Radhabinod Pal - Career

Career

Justice Radhabinod Pal was born in 1886 in a small village called 'Salimpur' under 'Taragunia' union of 'Daulatpur' Upazilla of Kushtia District in India (present day Bangladesh).

He studied mathematics and constitutional law at Presidency College, Kolkata, and the Law College of the University of Calcutta. He worked as professor at the Law College of the University of Calcutta from 1923 till 1936. He became a judge of Calcutta High Court in 1941 and Vice Chancellor of the University of Calcutta in 1944. The Indian government installed him as a legal adviser in 1927 and dispatched him to the Tokyo Trials in 1946. He delivered one of the three dissenting opinions of the Tribunal.
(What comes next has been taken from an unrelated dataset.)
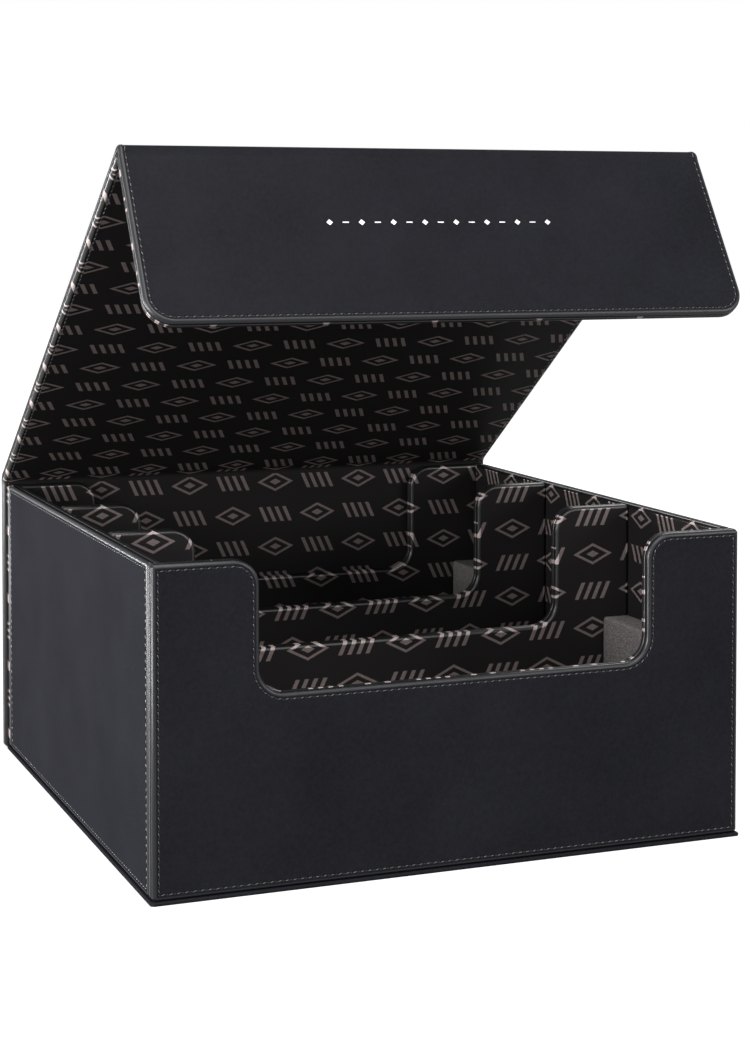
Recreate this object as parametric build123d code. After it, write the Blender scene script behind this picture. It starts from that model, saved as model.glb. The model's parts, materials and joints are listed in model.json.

He found all the defendants not guilty of Class A war crimes, even though he condemned the Japanese war-time conduct as "devilish and fiendish". He was highly critical of conspiracy and he was unable to apply such a new crime as waging aggressive wars and committing crimes against peace and humanity—Class A war crimes created by the Allies after the war—ex post facto. His reasoning influenced the dissenting opinions of the judges for the Netherlands and France.

Following the war-crimes trials, he was elected to the United Nations' International Law Commission, where he served from 1952 to 1966.

He is the father of renowned barrister, late Pranab Kumar Pal and the father-in-law of renowned lawyer Dr. Debi Prasad Pal.